INFORMATION SHOWN
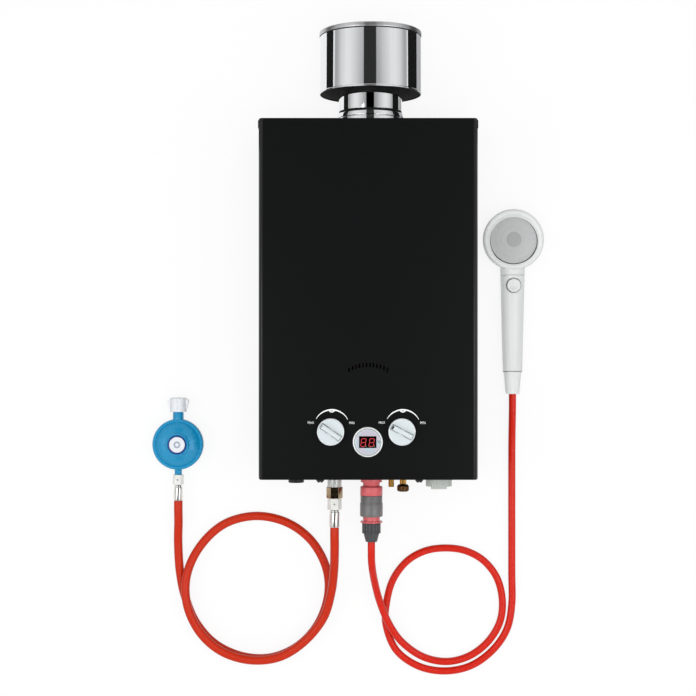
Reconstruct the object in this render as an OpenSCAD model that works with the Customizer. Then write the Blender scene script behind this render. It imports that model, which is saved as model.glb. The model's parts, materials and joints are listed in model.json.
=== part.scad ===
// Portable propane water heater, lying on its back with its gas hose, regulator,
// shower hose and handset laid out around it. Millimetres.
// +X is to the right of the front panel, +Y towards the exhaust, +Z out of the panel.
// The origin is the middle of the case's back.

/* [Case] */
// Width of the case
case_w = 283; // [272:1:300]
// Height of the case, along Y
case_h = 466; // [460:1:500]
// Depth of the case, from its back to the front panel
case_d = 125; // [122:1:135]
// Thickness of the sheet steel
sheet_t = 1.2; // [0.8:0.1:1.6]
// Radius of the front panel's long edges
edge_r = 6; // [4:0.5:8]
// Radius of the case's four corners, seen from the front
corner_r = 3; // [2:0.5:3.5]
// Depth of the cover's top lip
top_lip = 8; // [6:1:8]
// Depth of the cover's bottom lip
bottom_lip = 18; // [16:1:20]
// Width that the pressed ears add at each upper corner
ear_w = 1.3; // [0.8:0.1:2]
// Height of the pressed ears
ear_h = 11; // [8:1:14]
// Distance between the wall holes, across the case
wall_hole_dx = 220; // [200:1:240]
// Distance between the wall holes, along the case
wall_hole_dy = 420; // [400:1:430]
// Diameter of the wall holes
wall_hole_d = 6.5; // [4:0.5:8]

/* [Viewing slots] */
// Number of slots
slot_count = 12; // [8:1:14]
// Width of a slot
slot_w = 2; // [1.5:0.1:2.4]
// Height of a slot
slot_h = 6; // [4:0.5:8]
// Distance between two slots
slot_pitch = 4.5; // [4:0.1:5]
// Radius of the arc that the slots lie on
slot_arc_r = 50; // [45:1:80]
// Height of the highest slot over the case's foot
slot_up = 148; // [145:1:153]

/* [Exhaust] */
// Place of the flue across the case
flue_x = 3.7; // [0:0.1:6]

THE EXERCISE
Make an exact copy of the data above.

EXERCISE RESPONSE
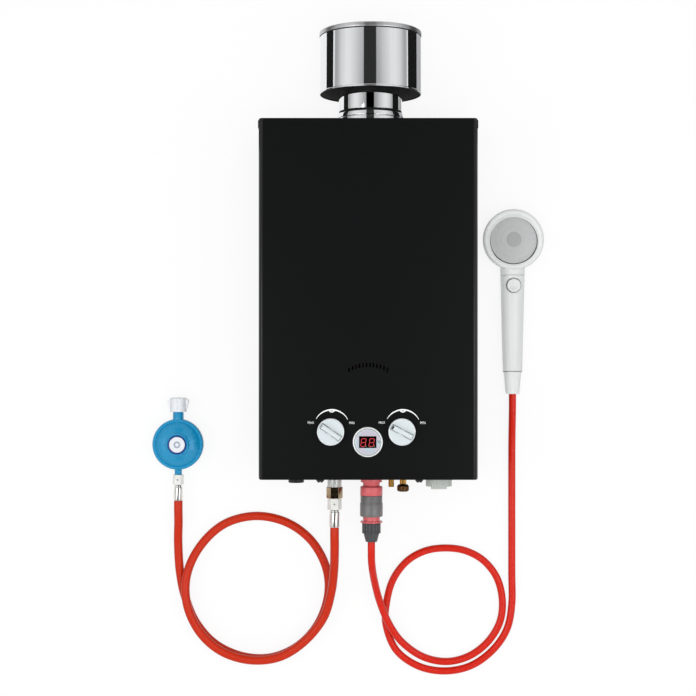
Reconstruct the object in this render as an OpenSCAD model that works with the Customizer. Then write the Blender scene script behind this render. It imports that model, which is saved as model.glb. The model's parts, materials and joints are listed in model.json.
=== part.scad ===
// Portable propane water heater, lying on its back with its gas hose, regulator,
// shower hose and handset laid out around it. Millimetres.
// +X is to the right of the front panel, +Y towards the exhaust, +Z out of the panel.
// The origin is the middle of the case's back.

/* [Case] */
// Width of the case
case_w = 283; // [272:1:300]
// Height of the case, along Y
case_h = 466; // [460:1:500]
// Depth of the case, from its back to the front panel
case_d = 125; // [122:1:135]
// Thickness of the sheet steel
sheet_t = 1.2; // [0.8:0.1:1.6]
// Radius of the front panel's long edges
edge_r = 6; // [4:0.5:8]
// Radius of the case's four corners, seen from the front
corner_r = 3; // [2:0.5:3.5]
// Depth of the cover's top lip
top_lip = 8; // [6:1:8]
// Depth of the cover's bottom lip
bottom_lip = 18; // [16:1:20]
// Width that the pressed ears add at each upper corner
ear_w = 1.3; // [0.8:0.1:2]
// Height of the pressed ears
ear_h = 11; // [8:1:14]
// Distance between the wall holes, across the case
wall_hole_dx = 220; // [200:1:240]
// Distance between the wall holes, along the case
wall_hole_dy = 420; // [400:1:430]
// Diameter of the wall holes
wall_hole_d = 6.5; // [4:0.5:8]

/* [Viewing slots] */
// Number of slots
slot_count = 12; // [8:1:14]
// Width of a slot
slot_w = 2; // [1.5:0.1:2.4]
// Height of a slot
slot_h = 6; // [4:0.5:8]
// Distance between two slots
slot_pitch = 4.5; // [4:0.1:5]
// Radius of the arc that the slots lie on
slot_arc_r = 50; // [45:1:80]
// Height of the highest slot over the case's foot
slot_up = 148; // [145:1:153]

/* [Exhaust] */
// Place of the flue across the case
flue_x = 3.7; // [0:0.1:6]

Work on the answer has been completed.